_What needs to be done:_
In the records below, find the line containing "Write part 3" and the line containing "return new_object(name, bm, material)"; please repeat exactly the lines from one to the other, both included, and nothing more.

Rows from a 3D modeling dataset

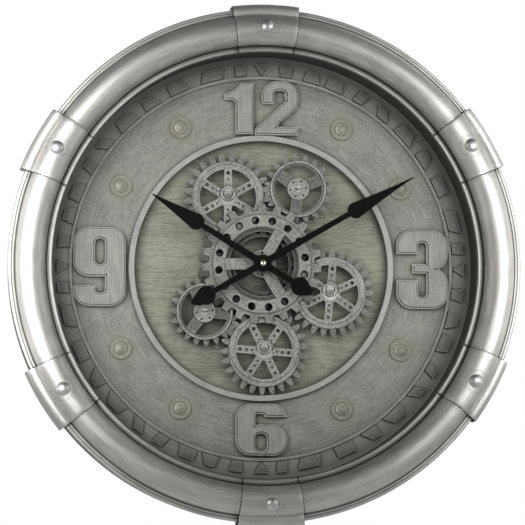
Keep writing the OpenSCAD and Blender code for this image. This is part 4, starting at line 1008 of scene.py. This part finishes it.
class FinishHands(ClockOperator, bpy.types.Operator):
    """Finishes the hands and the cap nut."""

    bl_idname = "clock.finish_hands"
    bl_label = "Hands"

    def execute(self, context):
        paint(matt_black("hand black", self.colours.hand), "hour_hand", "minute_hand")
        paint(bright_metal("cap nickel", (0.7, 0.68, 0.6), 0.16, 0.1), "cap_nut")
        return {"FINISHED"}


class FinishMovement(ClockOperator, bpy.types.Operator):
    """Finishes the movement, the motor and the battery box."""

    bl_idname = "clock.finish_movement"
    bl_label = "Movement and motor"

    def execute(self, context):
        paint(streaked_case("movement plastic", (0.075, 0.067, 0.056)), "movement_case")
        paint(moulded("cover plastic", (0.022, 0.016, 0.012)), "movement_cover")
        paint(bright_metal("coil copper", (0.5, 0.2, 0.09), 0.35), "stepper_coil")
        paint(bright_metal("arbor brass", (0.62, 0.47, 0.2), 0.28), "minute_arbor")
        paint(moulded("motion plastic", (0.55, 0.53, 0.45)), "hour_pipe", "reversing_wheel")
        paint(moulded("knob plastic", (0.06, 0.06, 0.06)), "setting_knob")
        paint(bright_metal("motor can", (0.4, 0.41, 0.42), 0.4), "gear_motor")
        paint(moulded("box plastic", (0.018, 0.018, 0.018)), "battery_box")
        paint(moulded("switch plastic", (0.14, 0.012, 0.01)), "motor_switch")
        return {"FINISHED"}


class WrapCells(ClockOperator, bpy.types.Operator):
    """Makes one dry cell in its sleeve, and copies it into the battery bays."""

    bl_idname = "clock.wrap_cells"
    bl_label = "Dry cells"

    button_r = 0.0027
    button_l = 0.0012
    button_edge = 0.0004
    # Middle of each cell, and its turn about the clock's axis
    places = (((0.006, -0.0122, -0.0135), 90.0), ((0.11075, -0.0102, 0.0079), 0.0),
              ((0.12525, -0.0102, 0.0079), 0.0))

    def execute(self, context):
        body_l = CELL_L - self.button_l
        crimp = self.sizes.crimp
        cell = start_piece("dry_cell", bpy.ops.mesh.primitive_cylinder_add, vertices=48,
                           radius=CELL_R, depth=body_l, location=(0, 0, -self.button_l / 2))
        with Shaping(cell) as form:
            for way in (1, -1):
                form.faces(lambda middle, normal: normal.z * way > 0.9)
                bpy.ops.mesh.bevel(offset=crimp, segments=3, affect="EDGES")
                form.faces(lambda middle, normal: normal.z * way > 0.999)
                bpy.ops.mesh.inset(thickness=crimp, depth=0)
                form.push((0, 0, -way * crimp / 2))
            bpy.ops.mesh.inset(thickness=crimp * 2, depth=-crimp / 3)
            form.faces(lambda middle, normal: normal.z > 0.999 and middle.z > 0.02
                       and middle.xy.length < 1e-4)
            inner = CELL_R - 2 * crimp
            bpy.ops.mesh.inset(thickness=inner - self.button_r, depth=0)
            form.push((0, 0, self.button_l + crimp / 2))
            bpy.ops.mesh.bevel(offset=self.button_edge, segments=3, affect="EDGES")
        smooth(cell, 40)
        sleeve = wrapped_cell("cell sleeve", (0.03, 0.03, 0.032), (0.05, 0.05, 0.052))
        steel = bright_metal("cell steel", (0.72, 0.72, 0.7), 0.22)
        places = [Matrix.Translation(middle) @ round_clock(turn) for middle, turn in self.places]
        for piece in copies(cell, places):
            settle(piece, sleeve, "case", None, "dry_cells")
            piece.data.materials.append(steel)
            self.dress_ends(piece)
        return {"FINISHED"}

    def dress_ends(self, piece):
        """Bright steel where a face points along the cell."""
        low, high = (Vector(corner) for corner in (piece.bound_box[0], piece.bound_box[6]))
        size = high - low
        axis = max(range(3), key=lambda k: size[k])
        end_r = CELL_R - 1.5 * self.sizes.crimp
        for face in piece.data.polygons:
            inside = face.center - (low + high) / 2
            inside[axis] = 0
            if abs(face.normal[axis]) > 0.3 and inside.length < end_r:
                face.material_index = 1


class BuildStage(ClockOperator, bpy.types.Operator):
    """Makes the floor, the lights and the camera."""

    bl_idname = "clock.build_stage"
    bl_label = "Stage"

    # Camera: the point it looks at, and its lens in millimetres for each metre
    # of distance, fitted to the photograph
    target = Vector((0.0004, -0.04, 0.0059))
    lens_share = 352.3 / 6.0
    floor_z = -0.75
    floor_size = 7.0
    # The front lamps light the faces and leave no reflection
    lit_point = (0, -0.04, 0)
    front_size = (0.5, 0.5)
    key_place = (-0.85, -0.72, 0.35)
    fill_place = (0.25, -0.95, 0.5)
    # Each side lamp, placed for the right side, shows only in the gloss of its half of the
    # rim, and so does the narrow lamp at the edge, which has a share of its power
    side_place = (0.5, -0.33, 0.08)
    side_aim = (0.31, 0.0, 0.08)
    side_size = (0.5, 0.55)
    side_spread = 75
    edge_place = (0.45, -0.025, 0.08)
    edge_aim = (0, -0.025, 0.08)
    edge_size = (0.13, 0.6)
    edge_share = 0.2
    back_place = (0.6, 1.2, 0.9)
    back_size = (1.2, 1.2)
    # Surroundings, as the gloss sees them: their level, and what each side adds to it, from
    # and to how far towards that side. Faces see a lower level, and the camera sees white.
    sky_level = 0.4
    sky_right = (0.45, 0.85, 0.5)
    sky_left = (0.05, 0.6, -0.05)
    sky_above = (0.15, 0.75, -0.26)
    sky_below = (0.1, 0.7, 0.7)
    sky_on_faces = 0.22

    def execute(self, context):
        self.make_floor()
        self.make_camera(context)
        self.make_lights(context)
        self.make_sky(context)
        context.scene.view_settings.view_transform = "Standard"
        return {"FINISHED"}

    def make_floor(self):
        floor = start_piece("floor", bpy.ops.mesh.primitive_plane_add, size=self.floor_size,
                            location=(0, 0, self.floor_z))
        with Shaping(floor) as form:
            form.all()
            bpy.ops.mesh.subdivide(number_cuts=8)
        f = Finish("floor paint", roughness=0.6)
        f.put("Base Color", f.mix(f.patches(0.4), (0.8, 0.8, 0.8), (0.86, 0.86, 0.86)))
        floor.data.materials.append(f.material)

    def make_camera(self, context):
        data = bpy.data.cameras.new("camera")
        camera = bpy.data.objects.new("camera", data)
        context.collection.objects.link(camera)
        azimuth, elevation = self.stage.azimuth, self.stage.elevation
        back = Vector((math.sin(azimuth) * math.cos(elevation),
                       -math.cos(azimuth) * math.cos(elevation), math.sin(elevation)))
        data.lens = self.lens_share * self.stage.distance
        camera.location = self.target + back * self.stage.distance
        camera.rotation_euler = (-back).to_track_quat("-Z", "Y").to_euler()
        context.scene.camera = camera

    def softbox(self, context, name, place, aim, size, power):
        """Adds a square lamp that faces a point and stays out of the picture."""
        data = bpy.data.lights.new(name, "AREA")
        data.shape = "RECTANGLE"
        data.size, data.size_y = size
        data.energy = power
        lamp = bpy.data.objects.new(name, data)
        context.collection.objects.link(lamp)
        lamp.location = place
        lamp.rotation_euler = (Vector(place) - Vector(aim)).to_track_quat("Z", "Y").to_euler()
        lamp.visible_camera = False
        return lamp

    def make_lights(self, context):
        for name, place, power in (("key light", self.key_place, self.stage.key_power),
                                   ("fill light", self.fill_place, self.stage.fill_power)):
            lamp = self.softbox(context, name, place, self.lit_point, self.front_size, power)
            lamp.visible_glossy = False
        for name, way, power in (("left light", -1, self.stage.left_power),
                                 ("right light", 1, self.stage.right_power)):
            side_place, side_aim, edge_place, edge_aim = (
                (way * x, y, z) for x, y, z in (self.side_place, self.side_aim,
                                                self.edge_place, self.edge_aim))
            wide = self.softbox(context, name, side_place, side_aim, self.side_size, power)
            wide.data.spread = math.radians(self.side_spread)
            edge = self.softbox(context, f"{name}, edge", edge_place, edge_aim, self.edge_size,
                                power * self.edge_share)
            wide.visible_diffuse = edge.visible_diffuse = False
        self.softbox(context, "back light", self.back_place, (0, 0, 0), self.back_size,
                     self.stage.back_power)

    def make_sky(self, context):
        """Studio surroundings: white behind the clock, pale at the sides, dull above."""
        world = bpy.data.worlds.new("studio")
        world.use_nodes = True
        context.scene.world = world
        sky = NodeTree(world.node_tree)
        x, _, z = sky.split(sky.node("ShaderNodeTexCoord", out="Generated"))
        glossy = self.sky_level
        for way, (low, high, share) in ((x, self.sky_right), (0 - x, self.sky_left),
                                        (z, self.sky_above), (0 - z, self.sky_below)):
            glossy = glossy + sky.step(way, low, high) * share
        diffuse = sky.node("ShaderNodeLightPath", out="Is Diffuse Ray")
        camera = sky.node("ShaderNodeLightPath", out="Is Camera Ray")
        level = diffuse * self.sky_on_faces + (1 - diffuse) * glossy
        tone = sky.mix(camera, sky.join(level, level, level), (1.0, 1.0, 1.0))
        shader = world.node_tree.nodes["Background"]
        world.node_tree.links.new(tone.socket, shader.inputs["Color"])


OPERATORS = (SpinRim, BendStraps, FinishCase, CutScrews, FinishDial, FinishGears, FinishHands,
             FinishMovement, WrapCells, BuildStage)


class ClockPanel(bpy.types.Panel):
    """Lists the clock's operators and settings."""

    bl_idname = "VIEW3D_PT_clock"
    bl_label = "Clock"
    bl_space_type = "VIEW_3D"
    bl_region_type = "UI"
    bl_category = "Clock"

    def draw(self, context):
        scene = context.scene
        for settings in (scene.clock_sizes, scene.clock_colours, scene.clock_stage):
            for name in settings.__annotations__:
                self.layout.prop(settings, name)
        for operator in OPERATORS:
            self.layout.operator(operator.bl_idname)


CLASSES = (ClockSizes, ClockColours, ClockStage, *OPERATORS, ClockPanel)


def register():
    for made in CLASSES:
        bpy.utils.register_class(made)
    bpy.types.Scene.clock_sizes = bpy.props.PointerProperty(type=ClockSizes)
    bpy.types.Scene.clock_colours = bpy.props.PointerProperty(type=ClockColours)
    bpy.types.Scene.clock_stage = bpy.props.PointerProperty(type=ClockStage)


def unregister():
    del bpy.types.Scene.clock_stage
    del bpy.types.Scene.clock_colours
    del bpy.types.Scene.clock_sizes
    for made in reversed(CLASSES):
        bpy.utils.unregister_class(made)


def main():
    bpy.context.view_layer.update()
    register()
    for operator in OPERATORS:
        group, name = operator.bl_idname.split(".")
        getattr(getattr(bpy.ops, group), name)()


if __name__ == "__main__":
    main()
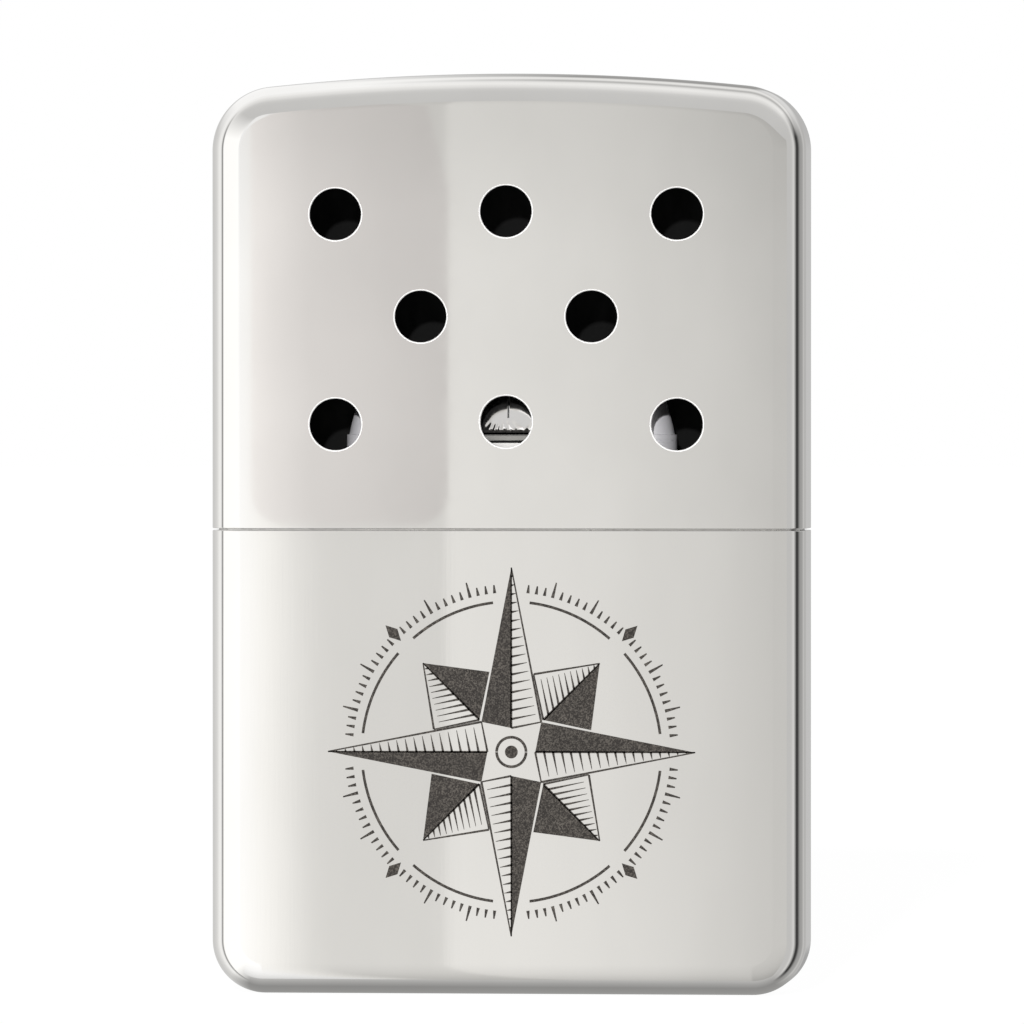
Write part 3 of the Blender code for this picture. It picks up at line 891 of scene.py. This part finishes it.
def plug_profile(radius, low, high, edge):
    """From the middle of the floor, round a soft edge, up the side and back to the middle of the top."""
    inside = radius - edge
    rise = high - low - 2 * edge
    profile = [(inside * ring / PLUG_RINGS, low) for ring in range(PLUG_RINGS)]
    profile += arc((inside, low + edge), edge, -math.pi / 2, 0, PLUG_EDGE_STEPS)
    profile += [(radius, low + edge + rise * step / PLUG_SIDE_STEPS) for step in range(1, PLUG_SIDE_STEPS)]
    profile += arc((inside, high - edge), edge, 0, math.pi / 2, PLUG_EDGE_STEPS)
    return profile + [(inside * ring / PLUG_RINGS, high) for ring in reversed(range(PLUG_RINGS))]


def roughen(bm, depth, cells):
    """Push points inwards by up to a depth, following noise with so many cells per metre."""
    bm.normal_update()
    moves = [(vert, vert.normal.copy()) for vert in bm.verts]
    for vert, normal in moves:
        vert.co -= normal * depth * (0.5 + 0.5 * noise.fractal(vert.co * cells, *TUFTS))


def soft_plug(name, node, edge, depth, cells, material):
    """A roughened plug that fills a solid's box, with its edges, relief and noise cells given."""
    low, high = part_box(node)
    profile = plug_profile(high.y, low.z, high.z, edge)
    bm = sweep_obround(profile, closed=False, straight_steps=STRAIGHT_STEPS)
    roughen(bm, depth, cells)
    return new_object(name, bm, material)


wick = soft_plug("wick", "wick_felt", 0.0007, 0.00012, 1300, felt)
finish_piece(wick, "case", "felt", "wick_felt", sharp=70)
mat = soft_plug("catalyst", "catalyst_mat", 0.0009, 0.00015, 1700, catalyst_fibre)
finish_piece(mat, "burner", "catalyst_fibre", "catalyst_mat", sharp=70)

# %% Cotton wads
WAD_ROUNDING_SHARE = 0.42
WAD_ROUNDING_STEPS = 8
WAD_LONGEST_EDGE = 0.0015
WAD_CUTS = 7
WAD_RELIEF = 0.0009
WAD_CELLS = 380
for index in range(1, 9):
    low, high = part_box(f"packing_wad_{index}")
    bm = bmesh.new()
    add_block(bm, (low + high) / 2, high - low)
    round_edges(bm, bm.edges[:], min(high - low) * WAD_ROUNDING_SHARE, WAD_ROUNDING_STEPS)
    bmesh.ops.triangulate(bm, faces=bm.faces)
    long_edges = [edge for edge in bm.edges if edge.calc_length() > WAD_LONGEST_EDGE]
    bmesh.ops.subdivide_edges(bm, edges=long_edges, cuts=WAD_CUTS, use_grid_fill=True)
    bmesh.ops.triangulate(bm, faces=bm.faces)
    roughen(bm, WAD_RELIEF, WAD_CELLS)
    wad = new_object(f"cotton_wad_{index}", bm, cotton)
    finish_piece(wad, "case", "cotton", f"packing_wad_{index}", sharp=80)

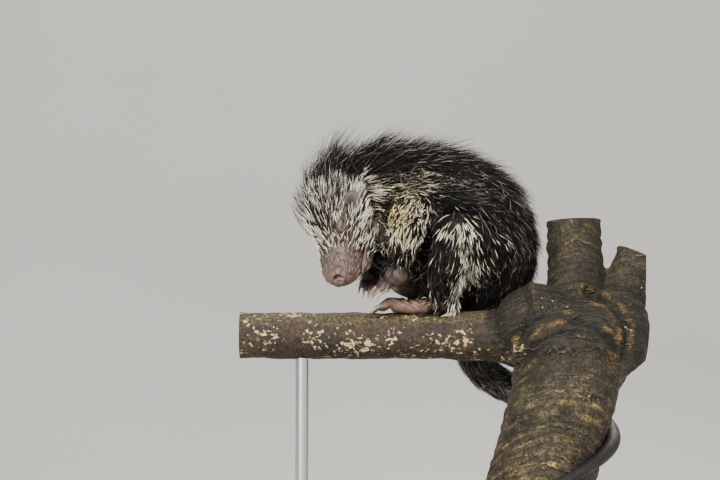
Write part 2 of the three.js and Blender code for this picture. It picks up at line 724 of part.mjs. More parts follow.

_Correct output:_
Write part 3 of the Blender code for this picture. It picks up at line 891 of scene.py. This part finishes it.
def plug_profile(radius, low, high, edge):
    """From the middle of the floor, round a soft edge, up the side and back to the middle of the top."""
    inside = radius - edge
    rise = high - low - 2 * edge
    profile = [(inside * ring / PLUG_RINGS, low) for ring in range(PLUG_RINGS)]
    profile += arc((inside, low + edge), edge, -math.pi / 2, 0, PLUG_EDGE_STEPS)
    profile += [(radius, low + edge + rise * step / PLUG_SIDE_STEPS) for step in range(1, PLUG_SIDE_STEPS)]
    profile += arc((inside, high - edge), edge, 0, math.pi / 2, PLUG_EDGE_STEPS)
    return profile + [(inside * ring / PLUG_RINGS, high) for ring in reversed(range(PLUG_RINGS))]


def roughen(bm, depth, cells):
    """Push points inwards by up to a depth, following noise with so many cells per metre."""
    bm.normal_update()
    moves = [(vert, vert.normal.copy()) for vert in bm.verts]
    for vert, normal in moves:
        vert.co -= normal * depth * (0.5 + 0.5 * noise.fractal(vert.co * cells, *TUFTS))


def soft_plug(name, node, edge, depth, cells, material):
    """A roughened plug that fills a solid's box, with its edges, relief and noise cells given."""
    low, high = part_box(node)
    profile = plug_profile(high.y, low.z, high.z, edge)
    bm = sweep_obround(profile, closed=False, straight_steps=STRAIGHT_STEPS)
    roughen(bm, depth, cells)
    return new_object(name, bm, material)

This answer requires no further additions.